Real-Time Data Pipeline for E-commerce
In high-volume e-commerce, data has a very short shelf life. Information about inventory levels, pricing trends, and user behavior loses value if it isn't processed and acted upon in seconds. Building a robust, real-time data pipeline allows retailers to synchronize their digital storefronts with their physical warehouses instantaneously. By moving away from legacy batch processing, organizations can provide a seamless shopping experience that prevents "out-of-stock" errors and fuels personalized marketing engines that react to real-time clicks.
Challenges
- Data latency of 4–6 hours resulted in customers purchasing items that were already sold out in the warehouse.
- Inability to offer real-time personalized recommendations, leading to lower average order values (AOV).

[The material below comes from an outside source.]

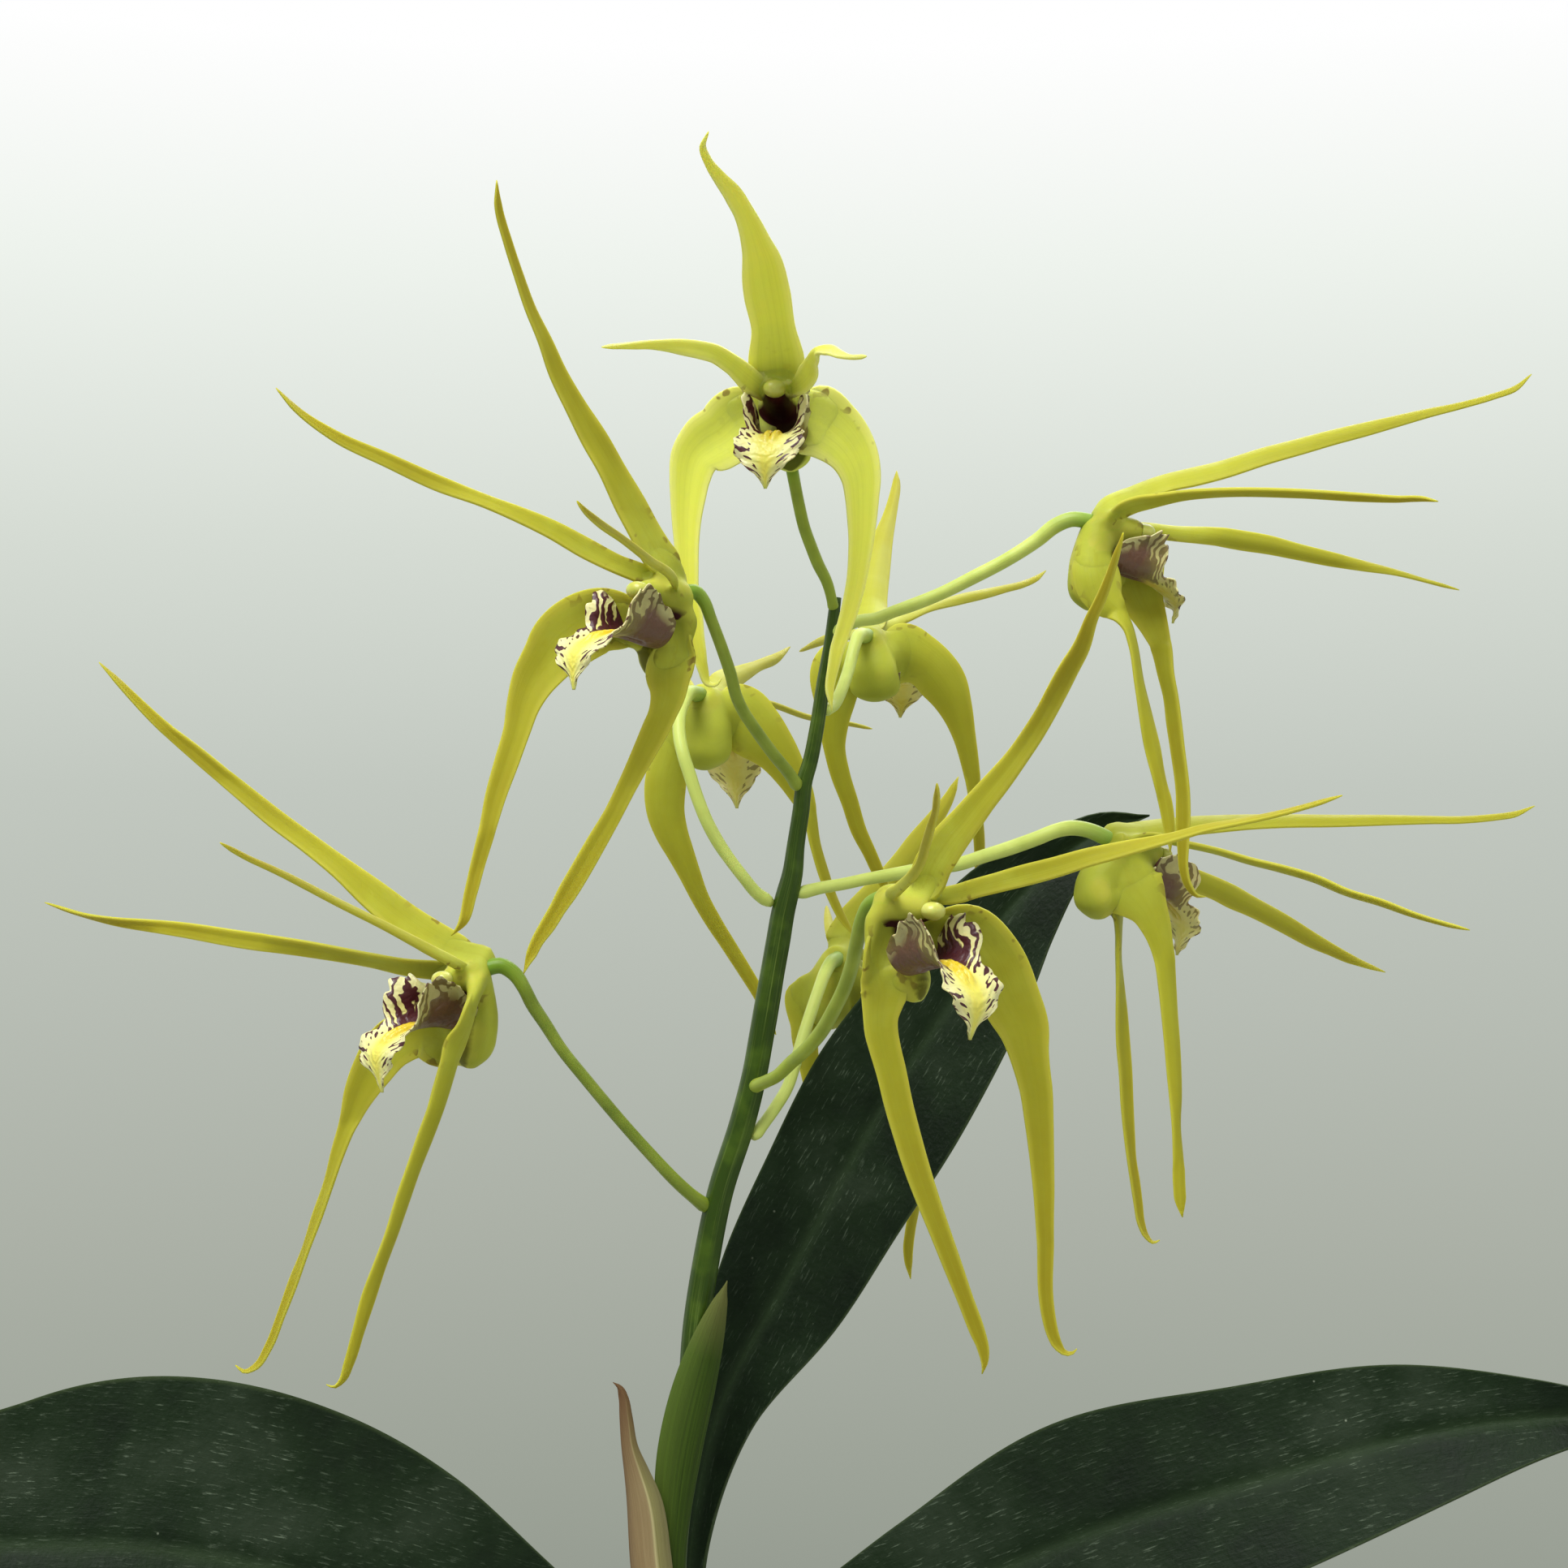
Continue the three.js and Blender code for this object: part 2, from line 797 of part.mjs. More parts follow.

- Massive manual effort required to reconcile data between the web platform and the inventory database.
- System crashes during high-traffic events like Black Friday due to inefficient data processing.
Solution
- Developed a Streaming Data Pipeline using Apache Kafka to capture and process events in real-time.
- Migrated to a Medallion Data Architecture (Bronze, Silver, Gold layers) for better data quality and governance.
- Implemented automated inventory triggers that update the e-commerce site the moment a unit is scanned at the warehouse.
- Utilized cloud-native data warehousing (Snowflake) for instant scaling during traffic surges.
Benefits
- 100% elimination of "out-of-stock" purchase errors, significantly improving the customer experience.
- 12% increase in conversion rates driven by real-time, behavior-based product recommendations.
- 60% reduction in data engineering man-hours through automated pipeline management.
- Zero downtime during peak shopping holidays despite a 400% increase in data throughput.